Nikt mnie nie aresztował
Zostałem bardzo uprzejmie potraktowany przez oficera dyżurnego oraz wydział do ścigania przestępstw gospodarczych, bo nikt mnie nie aresztował ani nawet nie zostałem zatrzymany na 48 godzin, ale tylko sprawdzono, czy to co zeznałem na policji jest zgodne z moim powiadomieniem na nieuczciwość banksterów, jakie złożyłem w prokuraturze.
Oczywiście, moje zeznania na policji powędrowały aż do prokuratury w Warszawie i po pewnym wcale niezbyt długim czasie otrzymałem elaborat prokuratora ze stolicy Polski, którego tutaj nie będę cytował, gdyż nie chcę wydłużać artykułu ponad miarę. Powiem tylko, że prokuratura w Warszawie uznała, że nie będzie ścigać banksterów, bo nie ma w Kodeksie karnym paragrafu, który zabraniałby bankom zaniżać oprocentowanie kont oszczędnościowo- rozliczeniowych.
Dostałem też oficjalne stanowisko prezesa banku, który mnie orżnął na 6,74 proc. Zacytuję: „Szanowny wieloletni, zasłużony i stały kliencie. Fakt, że pańskie ROR jest oprocentowane w wysokości 0,01 proc. wynika z tej prostej przyczyny, że jest to konto oszczędnościowo-rozliczeniowe, a nie konto oszczędnościowe”.

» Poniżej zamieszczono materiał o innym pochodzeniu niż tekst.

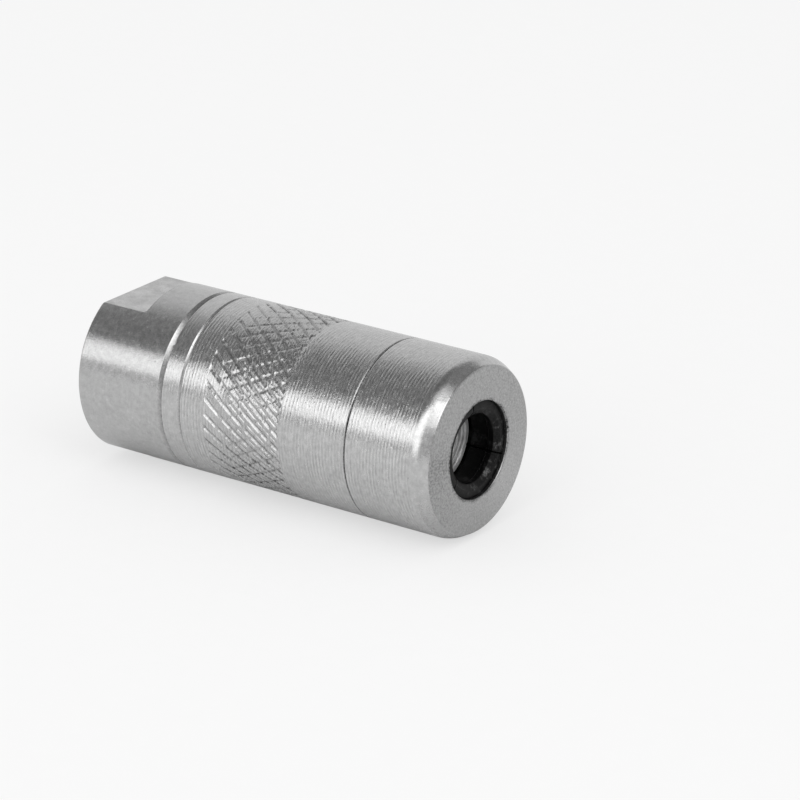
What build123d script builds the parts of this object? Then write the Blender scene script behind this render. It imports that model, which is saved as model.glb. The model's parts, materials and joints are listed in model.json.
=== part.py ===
from build123d import *
from math import cos, radians, sin, sqrt, tan
import os

# Grease coupler: a turned barrel in three screwed pieces, with a spring-loaded piston that holds
# three jaws against a cone in the nose, and a ball check valve at the inlet.
# Millimetres. X runs along the axis from the inlet face (X = 0) to the nose, Z is up.
# Every turned piece is an outline of (x, radius) points revolved about X.

# Barrel
barrel_diameter = 15.0
collar_length = 8.86  # inlet body, the part that shows
sleeve_length = 18.53
cap_length = 7.87  # nose cap, the part that shows
edge_break = 0.2  # inlet end
seam_break = 0.1  # sharp edges beside the seams
collar_chamfer_length = 0.42
collar_chamfer_depth = 0.3
sleeve_wall = 1.6
sleeve_front_wall = 0.8  # around the nose cap's thread
cap_spigot_wall = 0.78

# Wrench flats
across_flats = 12.7
flat_length = 4.7

# Inlet, tapped 1/8-27 NPT: the wall stands at the thread's crests
inlet_bore_radius = 4.37
inlet_bore_depth = 7.6
inlet_mouth_width = 0.83  # countersink, beyond the bore
inlet_mouth_depth = 0.45
drill_point_angle = 118.0

# Check valve
passage_radius = 0.9
passage_length = 1.5
seat_half_angle = 45.0
chamber_radius = 2.3
chamber_length = 3.8
check_ball_radius = 3.175 / 2
ball_seat_clearance = 0.03
check_wire_diameter = 0.3
check_coil_radius = 1.0
check_coil_pitch = 0.62
retainer_ledge = 0.5  # that it is pressed against, beyond the chamber
retainer_thickness = 0.6
retainer_hole_radius = 0.6
retainer_port_radius = 0.4
retainer_port_circle = 1.8
retainer_port_count = 6

# Screwed joints between the barrel pieces
spigot_length = 8.54
cap_thread_length = 3.8
thread_clearance = 0.02
thread_end_gap = 0.1

# Ring groove turned in the sleeve
groove_offset = 1.87  # from the sleeve's rear face
groove_width = 0.3
groove_depth = 0.12

# Nose
mouth_radius = 4.05
mouth_land = 0.3
mouth_break = 0.05
nose_chamfer_length = 1.1
nose_chamfer_depth = 0.6
jaw_cone_half_angle = 25.0

# Travel of the piston, and of the jaws along the axis
piston_travel = 1.4

# Jaws
jaw_count = 3
first_jaw_angle = 53.0  # from +Z towards +Y
jaw_kerf = 0.1
jaw_recess = 0.3
jaw_length = 5.96
jaw_skirt_clearance = 0.15  # from the cap's bore when the jaws are open
jaw_skirt_wall = 0.85  # around the spreader
jaw_cone_clearance = 0.04
jaw_seat_clearance = 0.05
lip_radius = 2.9
lip_depth = 0.32  # of the lead-in, behind the jaws' front face
lead_in_width = 0.5
lip_land = 0.45
lip_height = 0.4  # from the pocket
pocket_ramp = 0.4
boss_clearance = 0.15
boss_end_clearance = 0.4
spreader_length = 1.1
spreader_thickness = 0.65
spreader_clearance = 0.1
spreader_chamfer = 0.2

# Piston
piston_recess = 3.4  # of its front, behind the nose face
boss_chamfer = 0.06
flange_thickness = 1.4
flange_clearance = 0.1
cylinder_radius = 3.0
piston_clearance = 0.05
piston_passage_radius = 0.9
tail_chamfer = 0.3
tail_end_gap = 0.2  # left in front of the valve retainer at full travel
cylinder_end_gap = 0.9  # left behind the spring washer at full travel

# Piston seals
seal_cover = 2.2  # of the cylinder, in front of the seals at rest
seal_groove_depth = 0.72
seal_groove_width = 1.45
seal_clearance = 0.02
backup_ring_width = 0.5

# Packing that seals on the fitting's tip
boss_wall = 0.8  # around the packing
packing_length = 1.9
packing_fit = 0.02
crown_wall = 0.3  # around the packing's mouth
packing_mouth_width = 0.55  # of its cone, from the hole
packing_mouth_depth = 0.6
packing_crown_height = 0.36
crown_clearance = 0.1
packing_ring_thickness = 0.66
packing_ring_width = 1.05
packing_ring_chamfer = 0.06

# Main spring and its washer
washer_thickness = 0.7
washer_rim_clearance = 0.2
washer_bore_clearance = 0.1
spring_wire_diameter = 0.8
spring_rim_clearance = 0.55  # from the sleeve's bore
spring_bore_clearance = 0.35  # from the cylinder
spring_coil_pitch = 1.58
spring_end_clearance = 0.02

# Radii that follow
cone_slope = tan(radians(jaw_cone_half_angle))
barrel_radius = barrel_diameter / 2
sleeve_bore_radius = barrel_radius - sleeve_wall
spigot_radius = sleeve_bore_radius - thread_clearance
cap_thread_radius = barrel_radius - sleeve_front_wall
cap_spigot_radius = cap_thread_radius - thread_clearance
cap_bore_radius = cap_spigot_radius - cap_spigot_wall
spring_coil_radius = sleeve_bore_radius - spring_rim_clearance - spring_wire_diameter / 2
cylinder_outer_radius = spring_coil_radius - spring_wire_diameter / 2 - spring_bore_clearance
tail_radius = cylinder_radius - piston_clearance
flange_radius = cap_bore_radius - flange_clearance
jaw_skirt_radius = cap_bore_radius - piston_travel * cone_slope - jaw_skirt_clearance
spreader_recess_radius = jaw_skirt_radius - jaw_skirt_wall
spreader_radius = spreader_recess_radius - spreader_clearance
boss_radius = spreader_radius - spreader_thickness
boss_bore_radius = boss_radius + boss_clearance
packing_radius = boss_radius - boss_wall
packing_ring_hole_radius = packing_radius - packing_ring_width
crown_radius = packing_ring_hole_radius - crown_clearance
packing_mouth_radius = crown_radius - crown_wall
packing_hole_radius = packing_mouth_radius - packing_mouth_width
retainer_radius = chamber_radius + retainer_ledge

# Places along the axis, from the inlet
sleeve_rear = collar_length
cap_rear = sleeve_rear + sleeve_length
nose_face = cap_rear + cap_length
drill_point_length = (inlet_bore_radius - passage_radius) / tan(radians(drill_point_angle / 2))
passage_rear = inlet_bore_depth + drill_point_length
seat_rear = passage_rear + passage_length
seat_length = (chamber_radius - passage_radius) / tan(radians(seat_half_angle))
retainer_rear = seat_rear + seat_length + chamber_length
cylinder_rear = retainer_rear + retainer_thickness
spigot_front = sleeve_rear + spigot_length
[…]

Banksterzy mogą spać spokojnie
Napisałem do prokuratury, że nazwa konta nie powinna mieć żadnego znaczenia przy określaniu oprocentowania oszczędności i warszawska prokuratura przyznała mi rację, a nawet ta moja racja jest zapisania w uzasadnieniu odmowy wszczęcia postępowania przez tę samą prokuraturę. Reasumując. Wprawdzie to ja mam rację, ale banksterzy mogą spać spokojnie, bo żaden prokurator ani w Bielsku-Białej, ani w Warszawie nie ośmieli się wszczynać postępowania przeciw jakiemukolwiek prezesowi licznych banków.
Zaszła jednak zaraz potem sytuacja niezwykle ciekawa, bo mój doradca klienta, która to miła pani jest niezwykle kompetentna, poinformowała mnie, że od 1 stycznia 2023 bank z własnej i nieprzymuszonej woli wprowadził dla dobra klientów konta 6 proc. i w dodatku od powierzonych środków bank będzie zasilał co miesiąc moje konto ROR należnym mi oprocentowaniem.
Pani doradca, gdy tylko przeniosłem większość moich (niewielkich) oszczędności na konto oprocentowane w wysokości 6 proc., zapytała mnie czy mam teraz zaufanie do banku? Odpowiedziałem, że do banku mam zaufanie na poziomie 0,01 proc, natomiast do pani doradcy klienta mam dużo wyższe, bo na poziomie 6 proc.
***
Na zakończenie zapewniam, że jestem przekonany, że wzrost oprocentowania nie był w żaden sposób związany z moją skargą, ale tak po prostu… czasem zdarzają się zaskakujące zbiegi okoliczności. Przecież w USA mimo bankructwa dwóch banków amerykańska prokuratura nie aresztowała żadnego z ich prezesów, a że giełdy lecą w dół, to niech sobie spadają. Banksterzy mają się dobrze i wnet nowe przysłowie klient banku sobie kupi, że jak przed szkodą, tak po szkodzie głupi!